Autour de Lansana, on trouve d'autres personnages, comme Henriette, une vieille dame qu'il aide à porter ses courses ; mais, au premier abord, sans qu'on n'en ait jamais la preuve dans le récit, Lansana décrète qu'elle est juive et a un a priori négatif contre elle (on ne doit pas fréquenter les pédés, selon Baïlo, mais les juifs non plus).

Le roman Un arc-en-ciel dans les ténèbres ne cache pas l'obscurantisme des esprits pétris de religion : chez les gens comme Lansana, on n'aime pas les doulis (gays en guinéen) par principe, on les rejette du groupe et de la famille. Le bigot musulman Baïlo, colocataire de Lansana, n'évoluera pas du tout. Au nom d'Allah, on ne peut pas fréquenter des doulis, c'est haram, comme manger du porc :


"Or Baïlo voyait une disposition bienveillante envers les gays comme une vulnérabilité dangereuse, une faiblesse inacceptable pour un musulman."


Il reproche ses changements à Lansana :

"Toi beaucoup sangé. Mais vieille pite pas devenir vierge encore."
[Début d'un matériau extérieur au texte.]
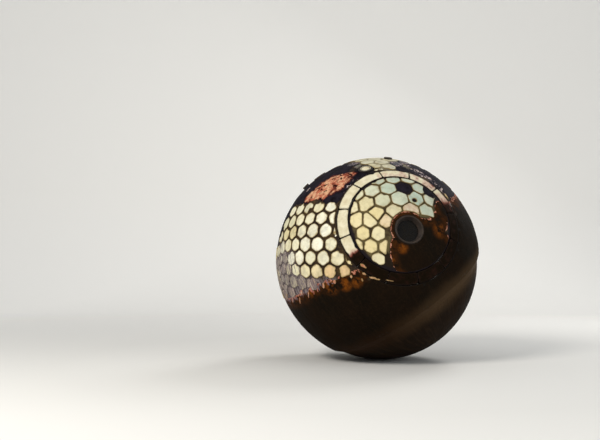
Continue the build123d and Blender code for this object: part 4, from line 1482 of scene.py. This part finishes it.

L'homophobie, comme d'autres haines ou rejets, vient du fait de se tenir loin et de ne pas connaître celui qu'on rejette. Lansana tente de le faire comprendre à Baïlo : c'est par sa méconnaissance de l'autre qu'il peut cultiver cette haine... et cette haine lui permet aussi de renforcer ses propres convictions, de se croire un bon musulman.
On peut s'interroger sur la part autobiographique de ce livre : Lansana est Guinéen ; il vit à Marseille, comme l'auteur, et partage la même initiale que celle du prénom de Libar M. Fofana. L'auteur voulait-il montrer l'évolution de son propre regard sur l'homosexualité ? Ou, au contraire, mettre en scène une sorte de double pour témoigner de ce qu'il a pu entendre et voir autour de lui ? En tout cas, le récit (qui comprend des subjonctifs imparfaits qu'on remarquera !) sonne vrai ; il échappe à la caricature car l'homophobie, malheureusement, n'est pas caricaturable.


Céline Maltère


Un arc-en-ciel dans les ténèbres, Libar M. Fofana, Gallimard, 11 mai 2023.